Structured object records
====================

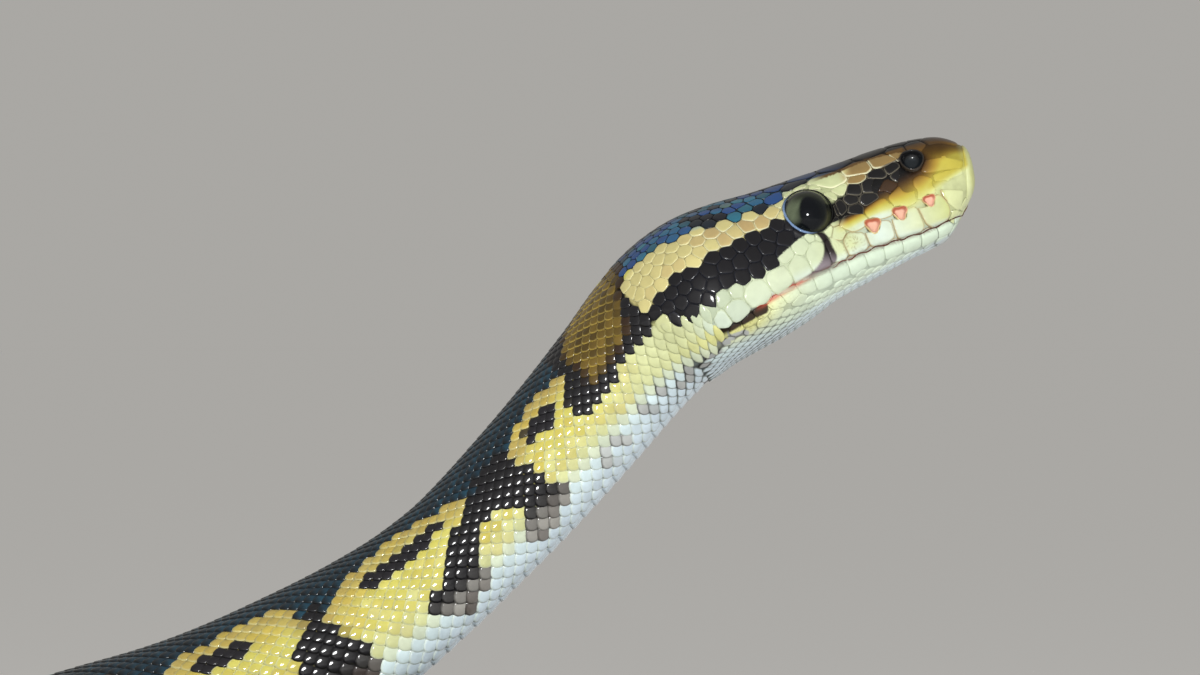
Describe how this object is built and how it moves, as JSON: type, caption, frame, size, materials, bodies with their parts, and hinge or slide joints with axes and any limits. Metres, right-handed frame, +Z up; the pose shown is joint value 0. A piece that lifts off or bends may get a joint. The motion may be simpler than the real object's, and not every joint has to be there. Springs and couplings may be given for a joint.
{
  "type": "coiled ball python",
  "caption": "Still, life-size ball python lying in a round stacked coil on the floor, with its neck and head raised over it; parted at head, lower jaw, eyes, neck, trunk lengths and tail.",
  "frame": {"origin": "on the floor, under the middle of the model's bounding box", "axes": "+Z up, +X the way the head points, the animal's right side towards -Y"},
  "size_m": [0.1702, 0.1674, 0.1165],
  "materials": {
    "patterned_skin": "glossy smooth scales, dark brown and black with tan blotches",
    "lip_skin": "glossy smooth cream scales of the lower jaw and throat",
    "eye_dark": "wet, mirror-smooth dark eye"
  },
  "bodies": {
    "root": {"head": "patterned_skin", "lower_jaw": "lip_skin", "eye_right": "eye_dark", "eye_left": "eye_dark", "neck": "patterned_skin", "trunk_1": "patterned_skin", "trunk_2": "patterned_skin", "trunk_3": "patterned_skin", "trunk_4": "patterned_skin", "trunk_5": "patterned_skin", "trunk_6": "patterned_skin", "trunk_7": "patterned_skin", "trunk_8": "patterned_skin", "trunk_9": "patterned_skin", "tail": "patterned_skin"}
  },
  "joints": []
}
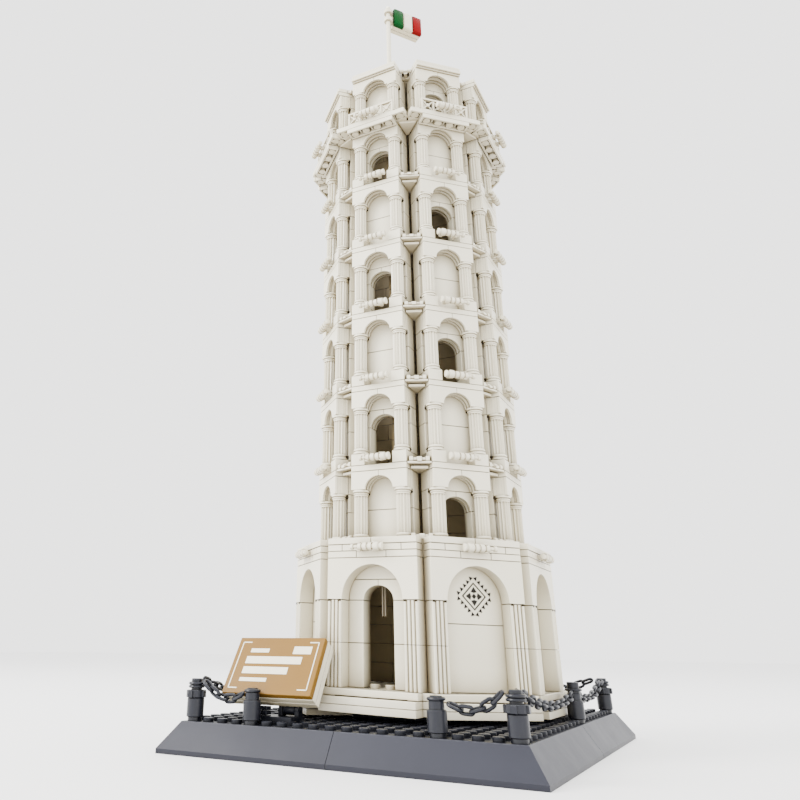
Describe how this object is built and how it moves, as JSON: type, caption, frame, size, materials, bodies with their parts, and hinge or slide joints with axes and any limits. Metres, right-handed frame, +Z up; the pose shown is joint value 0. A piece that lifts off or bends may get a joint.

====================

Your instructions — Can you restate every record above word for word?

Task result —
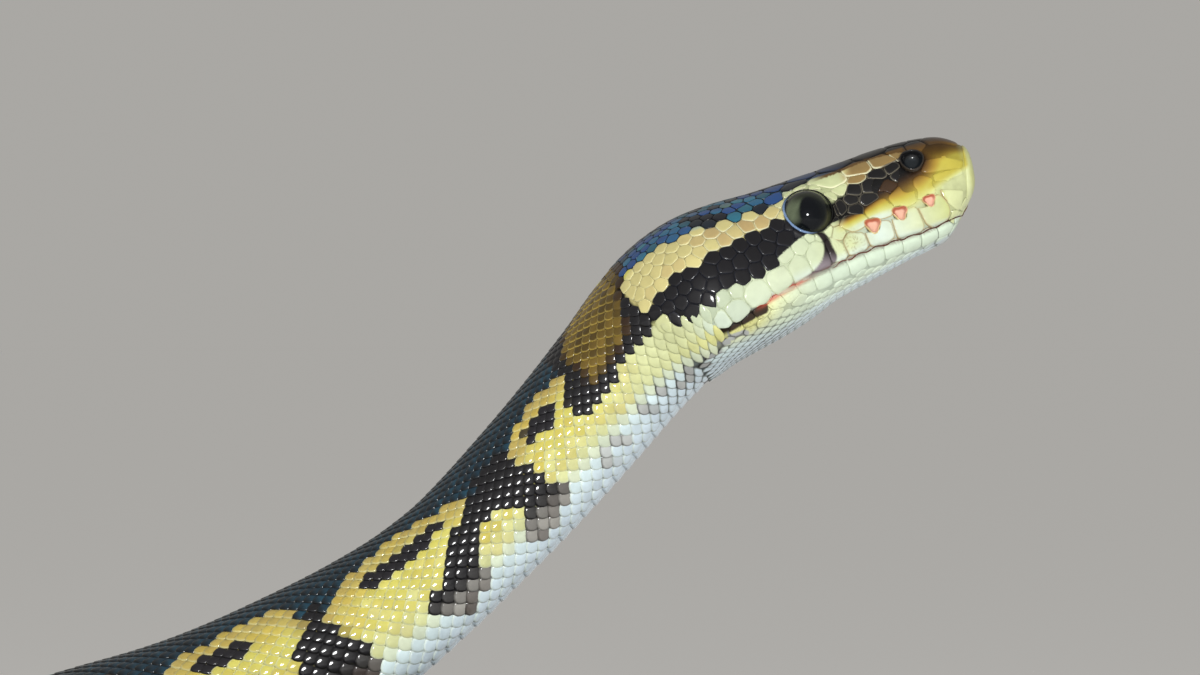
Describe how this object is built and how it moves, as JSON: type, caption, frame, size, materials, bodies with their parts, and hinge or slide joints with axes and any limits. Metres, right-handed frame, +Z up; the pose shown is joint value 0. A piece that lifts off or bends may get a joint. The motion may be simpler than the real object's, and not every joint has to be there. Springs and couplings may be given for a joint.
{
  "type": "coiled ball python",
  "caption": "Still, life-size ball python lying in a round stacked coil on the floor, with its neck and head raised over it; parted at head, lower jaw, eyes, neck, trunk lengths and tail.",
  "frame": {"origin": "on the floor, under the middle of the model's bounding box", "axes": "+Z up, +X the way the head points, the animal's right side towards -Y"},
  "size_m": [0.1702, 0.1674, 0.1165],
  "materials": {
    "patterned_skin": "glossy smooth scales, dark brown and black with tan blotches",
    "lip_skin": "glossy smooth cream scales of the lower jaw and throat",
    "eye_dark": "wet, mirror-smooth dark eye"
  },
  "bodies": {
    "root": {"head": "patterned_skin", "lower_jaw": "lip_skin", "eye_right": "eye_dark", "eye_left": "eye_dark", "neck": "patterned_skin", "trunk_1": "patterned_skin", "trunk_2": "patterned_skin", "trunk_3": "patterned_skin", "trunk_4": "patterned_skin", "trunk_5": "patterned_skin", "trunk_6": "patterned_skin", "trunk_7": "patterned_skin", "trunk_8": "patterned_skin", "trunk_9": "patterned_skin", "tail": "patterned_skin"}
  },
  "joints": []
}
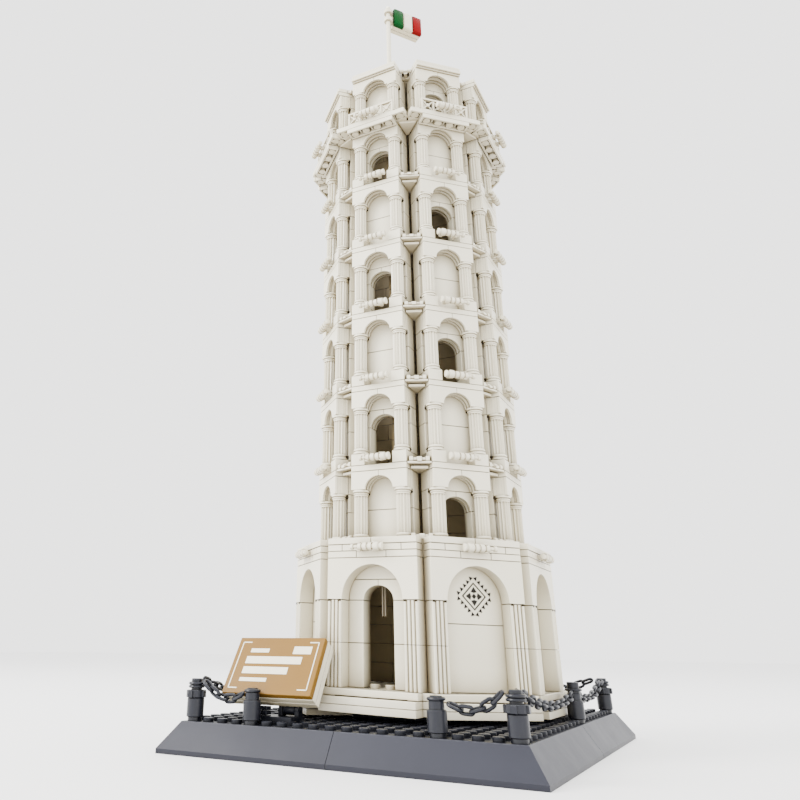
Describe how this object is built and how it moves, as JSON: type, caption, frame, size, materials, bodies with their parts, and hinge or slide joints with axes and any limits. Metres, right-handed frame, +Z up; the pose shown is joint value 0. A piece that lifts off or bends may get a joint.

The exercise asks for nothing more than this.